A seguire, a partire dall’VIII secolo a.C., i Greci si espansero verso il sud Italia e colonizzarono gran parte dei territori: nacque così la Magna Grecia, che si estende dalla Sicilia alla Puglia, fino alla Campania, passando anche per la Basilicata e la Calabria. E proprio la Calabria greca è la protagonista del documentario di Vincenzo Saccone “Greci di Calabria”, in onda domenica 10 novembre alle 22.15 su Rai 5: una terra ospitale e spirituale, isolata, selvaggia, rurale.
Greca nel paesaggio, nel cibo, nelle tradizioni religiose, nell’artigianato e soprattutto nell’idioma: tra l’Aspromonte e lo Jonio molti parlano infatti ancora la lingua di Omero, il greco antico. Questo lembo della Calabria, noto anche come Bovesìa e così vicino allo Stretto, è greco non solo nella toponomastica, ma soprattutto nel sentimento diffuso della “filoxenìa”, l’amore per il forestiero, mentre l’imponenza delle montagne, così come le valli con i loro “paesi fantasma”, creano un ecosistema unico, capace di tenere in perfetta armonia uomo e natura, cultura e spiritualità.
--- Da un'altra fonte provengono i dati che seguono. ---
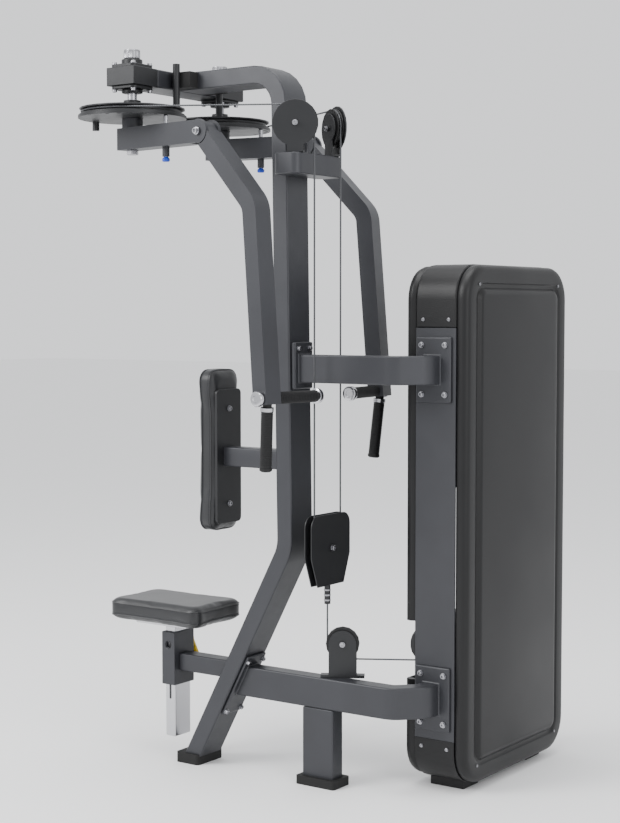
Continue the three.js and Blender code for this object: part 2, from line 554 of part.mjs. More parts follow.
function linkSolid() {
  const half = LINK.wide / 2;
  const z0 = LINK.z - LINK.tall / 2;
  const z1 = LINK.z + LINK.tall / 2;
  const inner = half - LINK.cheek;
  const ear = union(
    block(-half, half, -34, LINK.length, z0, z1),
    rod('x', LINK.ear, -half, half, LINK.length, LINK.z, 28),
    rod('z', HOUSING.boss, z1 - 1, DISC.z0 - GAP, 0, 0),
    rod('z', 10, z0 - 26, z0 + 1, 0, LINK.pinAlong, 16),
  );
  return union(
    cut(
      ear,
      block(-inner, inner, LINK.length - 38, LINK.length + 60, z0 - 10, z1 + 10),
      rod('z', SHAFT.radius + 0.4, z0 - 5, DISC.z0, 0, 0),
      rod('z', POP_PIN.bore, z0 - 30, z1 + 5, 0, LINK.pinAlong, 10),
    ),
    rod('x', LINK.hinge, -half - 4, half + 4, LINK.length, LINK.z, 16),
  );
}

function armSolid() {
  const half = ARM.wide / 2;
  const tongue = LINK.wide / 2 - LINK.cheek - 0.5;
  const path = [[LINK.length, LINK.z], [ARM.bendAlong, ARM.bendZ, 60], [ARM.endAlong, ARM.endZ]];
  const shape = ribbon(path, ARM.deep);
  const tube = prism(shape, 'yz', -half, half).subtract(
    rod('x', LINK.ear + 3, -half - 1, half + 1, LINK.length, LINK.z, 28),
  );
  const neck = prism(ribbon([path[0], [LINK.length + 60, LINK.z - 64]], ARM.deep), 'yz', -tongue, tongue);
  return cut(
    union(tube, neck, rod('x', 26, -tongue, tongue, LINK.length, LINK.z, 24)),
    rod('x', LINK.hinge + 0.4, -60, 60, LINK.length, LINK.z, 16),
    rod('x', HANDLE.rod + GAP, -60, 60, ARM.endAlong - 2, HANDLE.z, 16),
  );
}

function swingArm({ name, sign }) {
  const group = groupAt(sign * PIVOT.x, PIVOT.y, 0, -sign * PIVOT.angle);
  add(`link_${name}`, linkSolid(), framePaint, group);
  add(`pop_pin_${name}`, union(
    rod('z', POP_PIN.radius, LINK.z - 61, DISC.z0 - 0.5, 0, LINK.pinAlong, 10),
    rod('z', POP_PIN.knob, LINK.z - POP_PIN.knobLow, LINK.z - POP_PIN.knobTop, 0, LINK.pinAlong, 16),
    rod('z', POP_PIN.neck, LINK.z - 61, LINK.z - 56.5, 0, LINK.pinAlong, 16),
  ), bluePlastic, group);
  add(`arm_${name}`, armSolid(), framePaint, group);
  const inward = (from, to) => (sign > 0 ? [-to, -from] : [from, to]);
  const y = ARM.endAlong - 2;
  const face = ARM.wide / 2;
  add(`cross_handle_${name}`, union(
    rod('x', HANDLE.rod, ...inward(-face - 6, HANDLE.reach), y, HANDLE.z),
    rod('x', HANDLE.outerCap, ...inward(-face - HANDLE.cap, -face - GAP), y, HANDLE.z, 24),
    rod('x', HANDLE.radius, ...inward(face + GAP, HANDLE.reach), y, HANDLE.z),
    rod('x', HANDLE.innerCap, ...inward(HANDLE.reach - 1, HANDLE.reach + 13), y, HANDLE.z, 20),
  ), rubber, group);
  const grip = new THREE.Group();
  grip.position.set(0, ARM.endAlong, ARM.endZ - GAP);
  grip.rotation.set(-THREE.MathUtils.degToRad(GRIP.tilt), sign * THREE.MathUtils.degToRad(GRIP.splay), 0);
  group.add(grip);
  add(`down_grip_${name}`, union(
    rod('z', GRIP.collar, -16, -3, 0, 0, 24),
    rod('z', GRIP.radius, -GRIP.length, -15, 0, 0, 24),
  ), rubber, grip);
}

sides.forEach(pivotHousing);
sides.forEach(stopBuffer);
sides.forEach(selectorDisc);
sides.forEach(swingArm);

// ---------------------------------------------------------------- cables
// A route whose corners are exactly its listed points.
class Route extends THREE.Curve {
  constructor(points) {
    super();
    this.points = points;
  }

  getUtoTmapping(u) {
    return u;
  }

  getPoint(t, target = new THREE.Vector3()) {
    const place = Math.min(Math.max(t, 0), 1) * (this.points.length - 1);
    const index = Math.min(Math.floor(place), this.points.length - 2);
    return target.lerpVectors(this.points[index], this.points[index + 1], place - index);
  }
}

// Points round a wheel, from one angle to another, measured from `right` towards `up`.
function wrap(centre, right, up, radius, from, to, step = 15) {
  const count = Math.round(Math.abs(to - from) / step);
  return Array.from({ length: count + 1 }, (_, i) => {
    const angle = THREE.MathUtils.degToRad(from + ((to - from) * i) / count);
    return centre.clone()
      .addScaledVector(right, radius * Math.cos(angle))
      .addScaledVector(up, radius * Math.sin(angle));
  });
}

function cable(points) {
  const path = new Route(points);
  const shape = new THREE.Shape();
  shape.absarc(0, 0, CABLE.radius, 0, 2 * Math.PI);
  const geometry = new THREE.ExtrudeGeometry(shape, {
    steps: points.length - 1, curveSegments: 4, bevelEnabled: false, extrudePath: path,
  });
  return toSolid(geometry);
}

function armCableHalf(sign) {
  const heading = new THREE.Vector3(-sign * Math.sin(toe), Math.cos(toe), 0);
  const cam = new THREE.Vector3(sign * PIVOT.x, PIVOT.y, CAM.cableZ);
  const pulley = new THREE.Vector3(sign * TOP_PULLEY.strandX, TOP_PULLEY.strandY, TOP_PULLEY.z)
    .addScaledVector(heading, -PULLEY.groove);
  const toeDegrees = THREE.MathUtils.radToDeg(toe);
  return [
    ...wrap(cam, across.clone().multiplyScalar(sign), ahead, CAM.radius, toeDegrees - 45, toeDegrees),
    ...wrap(pulley, heading, up, PULLEY.groove, 90, 0),
  ];
}

function armCableRoute() {
  const blockCentre = new THREE.Vector3(0, TOP_PULLEY.strandY, BLOCK.z);
  const underBlock = wrap(blockCentre, across, up, BLOCK.groove, 0, -180);
  return [...armCableHalf(1), ...underBlock, ...armCableHalf(-1).reverse()];
}

function stackCableRoute() {
  const cableTop = new THREE.Vector3(0, TOP_PULLEY.strandY, BLOCK.z - 150);
  const stem = new THREE.Vector3(towerX, towerY, liftTop + STACK.stem + GAP);
  const [near, far] = headCentres.map((x) => new THREE.Vector3(x, towerY, headZ));
  return [
    cableTop,
    ...wrap(sheaveCentre, runway, up, BASE_SHEAVE.groove, 180, 270),
    ...wrap(lowCentre, runway, up, LOW_SHEAVE.groove, 270, 360),
    ...wrap(near, across, up, LOW_SHEAVE.groove, 0, 90),
    ...wrap(far, across, up, LOW_SHEAVE.groove, 90, 180),
    stem,
  ];
}

add('arm_cable', cable(armCableRoute()), steel);
add('stack_cable', cable(stackCableRoute()), steel);

// The machine stands on z = 0 with its origin under the middle of its outer box.
const outer = new THREE.Box3().setFromObject(machine);
machine.position.set(-(outer.min.x + outer.max.x) / 2, -(outer.min.y + outer.max.y) / 2, -outer.min.z);

export default machine;
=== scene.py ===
import json
import math

import bmesh
import bpy
import numpy as np
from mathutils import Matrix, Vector
from mathutils.bvhtree import BVHTree

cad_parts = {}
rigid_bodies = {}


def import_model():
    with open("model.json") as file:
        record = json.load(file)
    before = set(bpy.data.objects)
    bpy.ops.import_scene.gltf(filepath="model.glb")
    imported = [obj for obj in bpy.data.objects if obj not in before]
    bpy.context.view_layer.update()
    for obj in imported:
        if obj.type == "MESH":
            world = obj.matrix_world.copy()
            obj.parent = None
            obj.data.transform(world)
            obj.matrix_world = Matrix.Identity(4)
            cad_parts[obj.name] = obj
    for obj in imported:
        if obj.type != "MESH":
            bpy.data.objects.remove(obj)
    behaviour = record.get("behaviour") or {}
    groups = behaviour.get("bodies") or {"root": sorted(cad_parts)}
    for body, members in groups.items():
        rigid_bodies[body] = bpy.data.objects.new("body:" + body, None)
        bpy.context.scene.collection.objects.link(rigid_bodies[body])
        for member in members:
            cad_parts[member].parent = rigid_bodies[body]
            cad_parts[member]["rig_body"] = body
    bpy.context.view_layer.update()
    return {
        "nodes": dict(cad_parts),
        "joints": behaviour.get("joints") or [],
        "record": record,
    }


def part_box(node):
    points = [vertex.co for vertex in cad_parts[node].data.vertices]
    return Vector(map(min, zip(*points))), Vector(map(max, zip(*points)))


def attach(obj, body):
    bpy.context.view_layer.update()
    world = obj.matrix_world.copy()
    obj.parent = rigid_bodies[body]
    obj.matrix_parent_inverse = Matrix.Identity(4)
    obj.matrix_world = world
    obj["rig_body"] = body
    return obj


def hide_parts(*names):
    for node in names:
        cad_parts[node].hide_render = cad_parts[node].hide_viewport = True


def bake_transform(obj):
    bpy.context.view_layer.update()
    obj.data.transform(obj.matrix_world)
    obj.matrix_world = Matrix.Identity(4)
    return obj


bl_info = {
    "name": "Pec Deck Machine",
    "version": (1, 0, 0),
    "blender": (4, 5, 0),
    "location": "View3D > Sidebar > Pec Deck",
    "description": "Builds the finished surfaces of a pec deck machine around its frame",
    "category": "Object",
}

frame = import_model()
NODES = frame["nodes"]
JOINTS = {joint["name"]: joint for joint in frame["joints"]}
SIDES = (("left", 1.0), ("right", -1.0))
EAST = Vector((1, 0, 0))
NORTH = Vector((0, 1, 0))
UP = Vector((0, 0, 1))

# Sizes in metres that several pieces share.
ARM_HALF = 0.0275            # half the width of an arm tube
CABLE_RADIUS = 0.0024
CAM_RADIUS = 1.0 / 7.142857  # the disc turns this many radians for each metre of cable
TOP_GROOVE = 0.050
BLOCK_GROOVE = 0.062
BASE_GROOVE = 0.042
TOWER_GROOVE = 0.045
TOWER_CORNER = 0.095
PANEL_INSET = 0.004          # how far the tower's panels stand inside its outline
GRIP_ROOT = 0.0146           # radius between the ribs of a grip
GRIP_CREST = 0.0160          # radius of the ribs
SEAM_INSET = 0.009           # from a pad's face to its piping
STITCH_OFFSET = 0.008        # from the piping to the stitches
STITCH_PITCH = 0.007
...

Una delle caratteristiche geologiche dell’Aspromonte sono le fiumare, luoghi primordiali, duri e affascinanti allo stesso tempo, e in quest’area, proprio ai bordi della fiumara Amendolea, saltano all’occhio le ampie distese di bergamotto, un frutto dall’identità sconosciuta. Qui si registra il 95% della produzione totale di bergamotto, un agrume che, sostengono gli scienziati, infonderebbe un senso di ‘positività’ in chi lo mangia.
In tutta l’area, il luogo dove maggiormente si sono conservate le tradizioni grecaniche, non solo in ambito linguistico, ma anche musicale, gastronomico e religioso è Gallicianò. È chiamato anche l’Acropoli della Magna Grecia, per il fatto che è considerato il paese più rappresentativo dell’antica colonia greca in Calabria. Borgo di appena 50 abitanti, ha una storia unica e particolare. Qui, nei pressi dei ruderi della Chiesa bizantina della Madonna della Grecia, è stata ricostruita l’omonima chiesetta, dove una volta al mese viene celebrata la messa secondo il rito greco-ortodosso.
E, seppur così piccolo, Gallicianò è rinomato anche come capitale della musica. Tarantelle e melodie tradizionali, da suonare, cantare e ballare. Tra i borghi grecanici abbandonati nel corso del tempo, o per emigrazione, o per calamità naturali, c’è Pentedattilo, incastonato tra le montagne dell’Aspromonte. Il nome deriva dal massiccio roccioso a forma di mano su cui è adagiato (“penta daktylos”, cinque dita). La famosa “mano del Diavolo” dove si consumò, tra storia e leggenda, una efferata “strage d’amore’ che per secoli ha reso il piccolo centro un prezioso punto di raccolta di narrazioni fantastiche e misteriose e una tappa amata dai viaggiatori/scrittori del Grand Tour, immortalata anche da Escher.
Soggetto a totale spopolamento nel corso degli ultimi decenni, oggi, grazie ai pochissimi abitanti e all’iniziativa di una rete di associazioni, il borgo è tornato a vivere, sotto forma di “villaggio diffuso”. Ma sono tante le storie che si raccolgono in Aspromonte, territorio tortuoso ma animato da persone orgogliose della propria terra, delle proprie tradizioni e del loro passato: un luogo fantastico dove ci si ferma e si riscopre la vera anima. Il tutto in nome del “bello”, non solo estetico, ma soprattutto morale ed etico.